There are reports of games between Rio Tinto and Huelva in 1882; for instance, Daniel Macmillan Young, one of the Scots mining employees, claimed to have played for the team in 1881, although under different rules than those officially imposed years later, and in fact, in 1882, he described a football match in the local press, stating "We may have to wait for some time to witness another match as well organized and balanced; Rio Tinto had some tough players, but Huelva played with greater subtlety and craftiness, being on the attack throughout the game, but at the last minute it was Rio Tinto that netted the winning goal". In 1886, the Rio Tinto FC was the first in Spain to adhere to the Regulations of the International Football Association Board (IFAB); however, these teams were never officially established, so there is no legal record of their existence.

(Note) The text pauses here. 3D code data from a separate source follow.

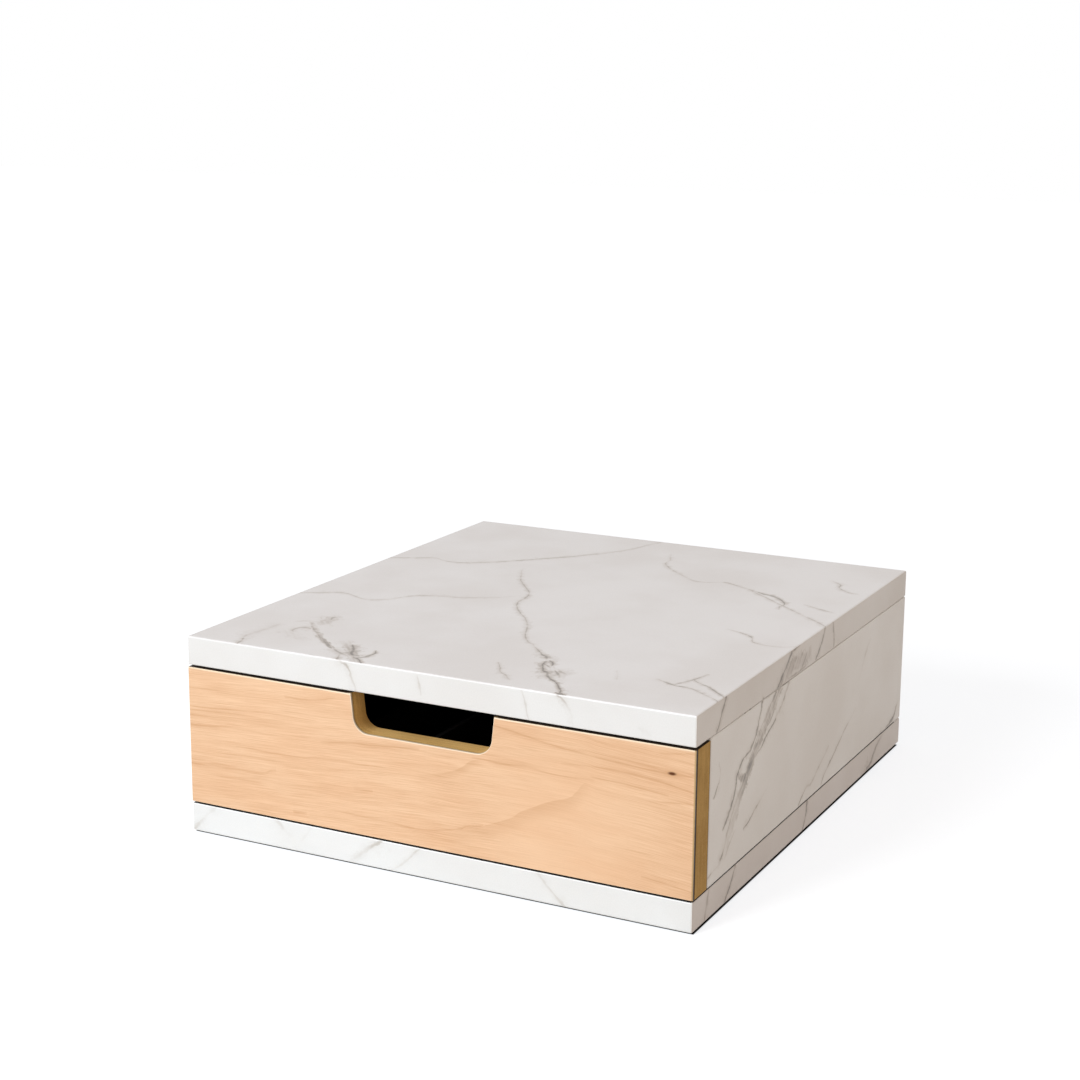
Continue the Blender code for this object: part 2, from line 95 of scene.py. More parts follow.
# Each lamp's name, place, size in metres, power in watts and colour
LAMPS = (
    ("key_lamp", (-0.9, -2.2, 1.14), 1.1, 51.5, (0.862, 0.926, 1.0)),
    ("side_lamp", (1.7, -0.45, 0.8), 1.4, 4.2, (1.0, 0.74, 0.50)),
)


def fill(node, inputs):
    """Links or sets a node's inputs."""
    for key, value in inputs.items():
        socket = node.inputs[key]
        if isinstance(value, Shade):
            node.id_data.links.new(value.socket, socket)
        else:
            socket.default_value = (*value, 1) if socket.type == "RGBA" else value


def add_node(kind, inputs=(), tree=None, **settings):
    """A shader node in the tree of its inputs, which are given by name or in order."""
    inputs = inputs if isinstance(inputs, dict) else dict(enumerate(inputs))
    tree = tree or next(value.tree for value in inputs.values() if isinstance(value, Shade))
    node = tree.nodes.new("ShaderNode" + kind)
    for name, value in settings.items():
        setattr(node, name, value)
    fill(node, inputs)
    return node


def make(kind, inputs=(), output=0, **settings):
    """One output of a new node, as a shade."""
    return Shade(add_node(kind, inputs, **settings).outputs[output])


class Shade:
    """A number, place or colour in a shader: each sum with it adds a node to its tree."""

    def __init__(self, socket):
        self.socket = socket
        self.tree = socket.id_data

    def reckon(self, operation, *others, **settings):
        """What one Math node makes of this number and others."""
        return make("Math", (self, *others), operation=operation, **settings)

    def vector(self, operation, *others):
        """What one Vector Math node makes of this vector and others."""
        output = "Value" if operation in ("LENGTH", "DOT_PRODUCT") else 0
        return make("VectorMath", (self, *others), output, operation=operation)

    __add__ = partialmethod(reckon, "ADD")
    __sub__ = partialmethod(reckon, "SUBTRACT")
    __mul__ = partialmethod(reckon, "MULTIPLY")
    __abs__ = partialmethod(reckon, "ABSOLUTE")
    __gt__ = partialmethod(reckon, "GREATER_THAN")
    __lt__ = partialmethod(reckon, "LESS_THAN")
    most = partialmethod(reckon, "MAXIMUM")
    least = partialmethod(reckon, "MINIMUM")
    less = partialmethod(vector, "SUBTRACT")
    stretched = partialmethod(vector, "MULTIPLY")

    def scaled(self, scale):
        """This vector times a number."""
        return make("VectorMath", {0: self, "Scale": scale}, operation="SCALE")

    def axes(self):
        """This vector's three numbers."""
        return [Shade(axis) for axis in add_node("SeparateXYZ", (self,)).outputs]

    def flat(self, other):
        """The vector of two numbers and zero."""
        return make("CombineXYZ", (self, other))

    def ramp(self, low, high, out_low=0.0, out_high=1.0, kind="SMOOTHSTEP"):
        """The way from low to high as a way between two results, with soft ends."""
        return make("MapRange", (self, low, high, out_low, out_high), interpolation_type=kind)

    def noise(self, scale, detail=2.0, roughness=0.5, distortion=0.0, output=0):
        """A Noise Texture at this place: output 0 is a number and 1 a colour."""
        values = {0: self, 2: scale, 3: detail, 4: roughness, 8: distortion}
        return make("TexNoise", values, output)

    def curve(self, shares, values):
        """Values over this share of a way, through points, and level beyond its ends."""
        node = add_node("FloatCurve", {"Value": self})
        node.mapping.use_clip = False
        node.mapping.extend = "HORIZONTAL"
        points = node.mapping.curves[0].points
        points[0].location, *inner, points[-1].location = zip(shares, values)
        for point in inner:
            points.new(*point)
        node.mapping.update()
        return Shade(node.outputs[0])


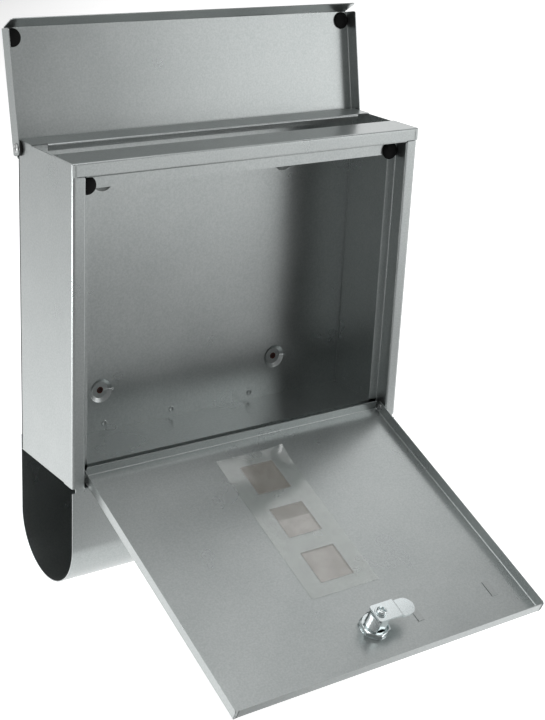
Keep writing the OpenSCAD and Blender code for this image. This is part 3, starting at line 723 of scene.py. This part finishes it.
clear_pvc = clear_sheet("clear_pvc_film", "827C74", 0.1, 0.5)
laid_film = piece("window_film_laid",
                  [sheet_shell(door_open(film), door_open(film_n, True), None, FILM_T)],
                  clear_pvc, "door", ["window_film"])
points = np.empty(len(laid_film.data.vertices) * 3, np.float32)
laid_film.data.vertices.foreach_get("co", points)
shut = turn_x(points.reshape(-1, 3).astype(float) / MM, -DOOR_TURN, PIN_Y, PIN_Z)
over = (np.abs(shut[:, 0]) < WINDOW / 2 + 0.1) & (
    np.abs(shut[:, 2:] - windows_z).min(1) < WINDOW / 2 + 0.1)
laid_film.data.attributes.new("over_window", "FLOAT", "POINT").data.foreach_set(
    "value", over.astype(np.float32))

# ---- Name plate ----
# A stamped frame outside the door holds a paper card behind a clear cover. Its two tabs
# go through the door and are bent over outwards on the inner face.

dress("name_holder", silver_coat("name_plate_satin_metal", "9EA2A2", "BCC0BF"))
dress("name_cover", clear_sheet("clear_styrene", "D8D8D4", 0.08, 0.0))

# uncoated card: white and matt, with paper fibres that break up its surface

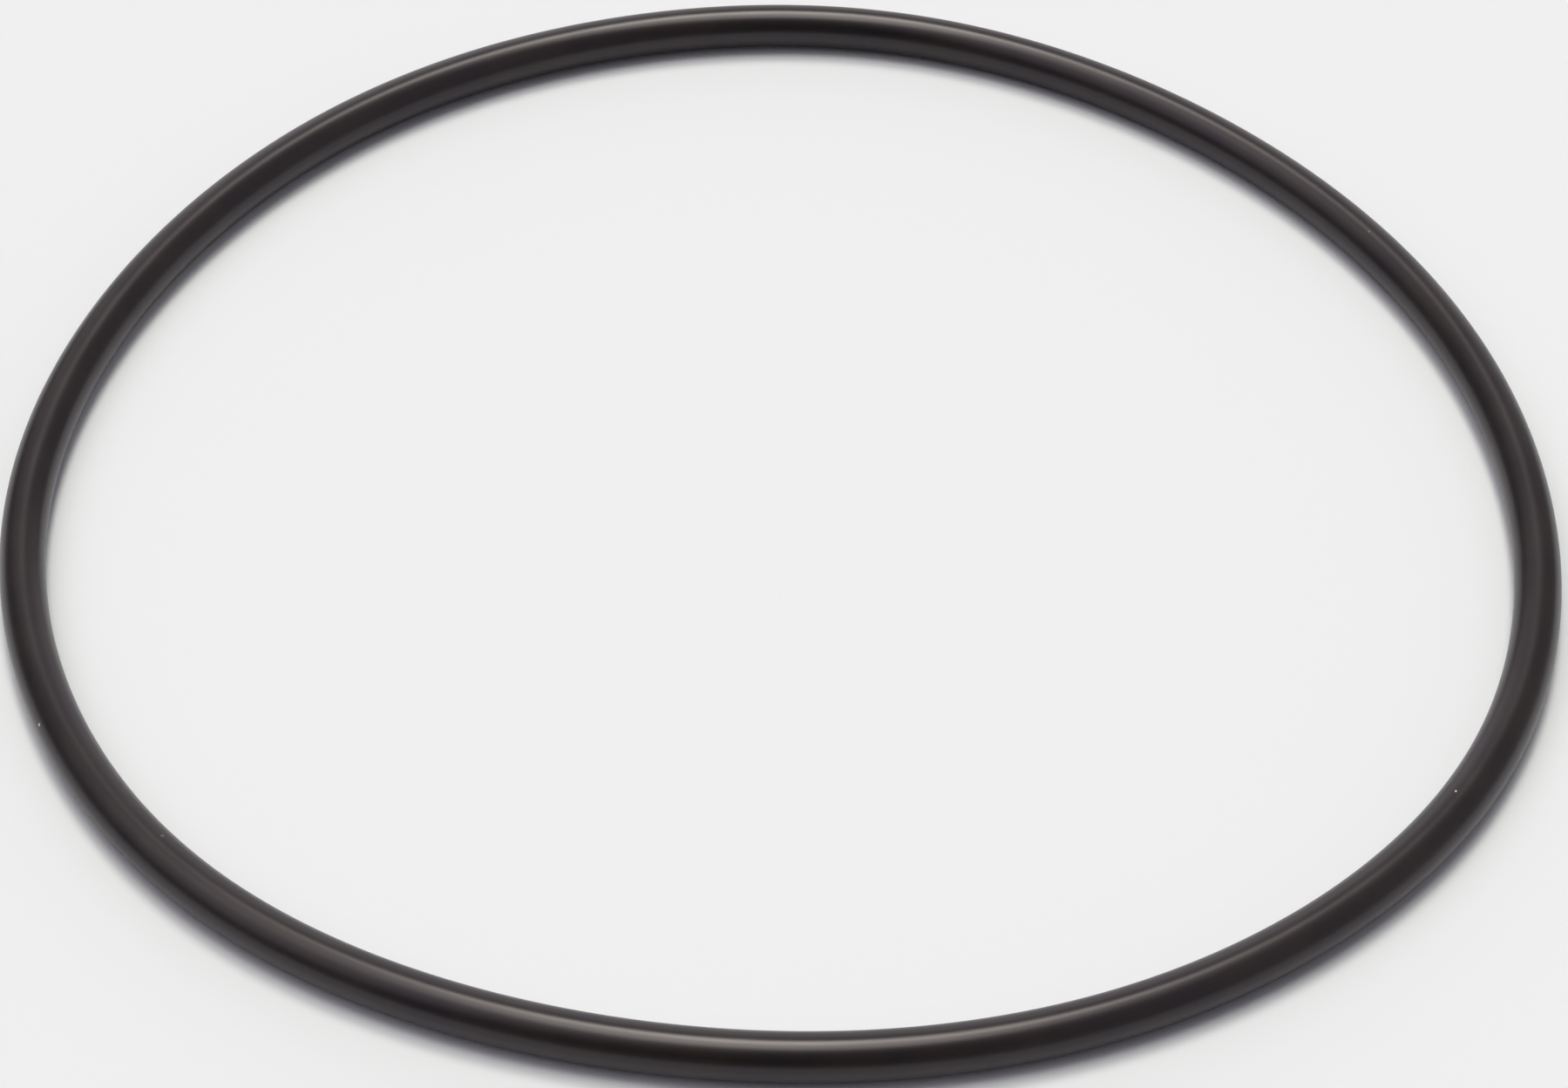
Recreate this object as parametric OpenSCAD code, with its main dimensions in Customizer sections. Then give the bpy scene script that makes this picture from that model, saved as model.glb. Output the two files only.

This club remained under the name of Riotinto FC until 1932, when it was refounded as Balompié Rio Tinto, which had been founded in 1914 by José María Fontela Granado from Rio Tinto, and the Englishman Robert Wilson, with the latter becoming president.

==Legacy==

The importance of Rio Tinto is that the British left a legacy and ended up creating the Recreativo de Huelva (then Huelva Recreation Club) in 1889. There was continuity.
— Alejandro Quiroga

Inspired by Rio Tinto FC, Dr. William Alexander Mackay created the Sociedad de Juego de Pelota (Ball Game Society), which organized football and cricket games, usually between his compatriots living in Riotinto and crews of the British ships who docked in the port of Huelva, ranging from sailors to captains through officers. These matches were held in a large opposite the Gas Factory run by fellow Scotsman Charles Wilson Adam, who also played in some cricket matches himself. After a few years of consolidating these sports practices, they decided to take a further step, and on 18 December 1889, they were among the seven members who founded Huelva Recreation Club, a sports club originally intended to provide physical recreation for the Rio Tinto mineworkers to improve their health.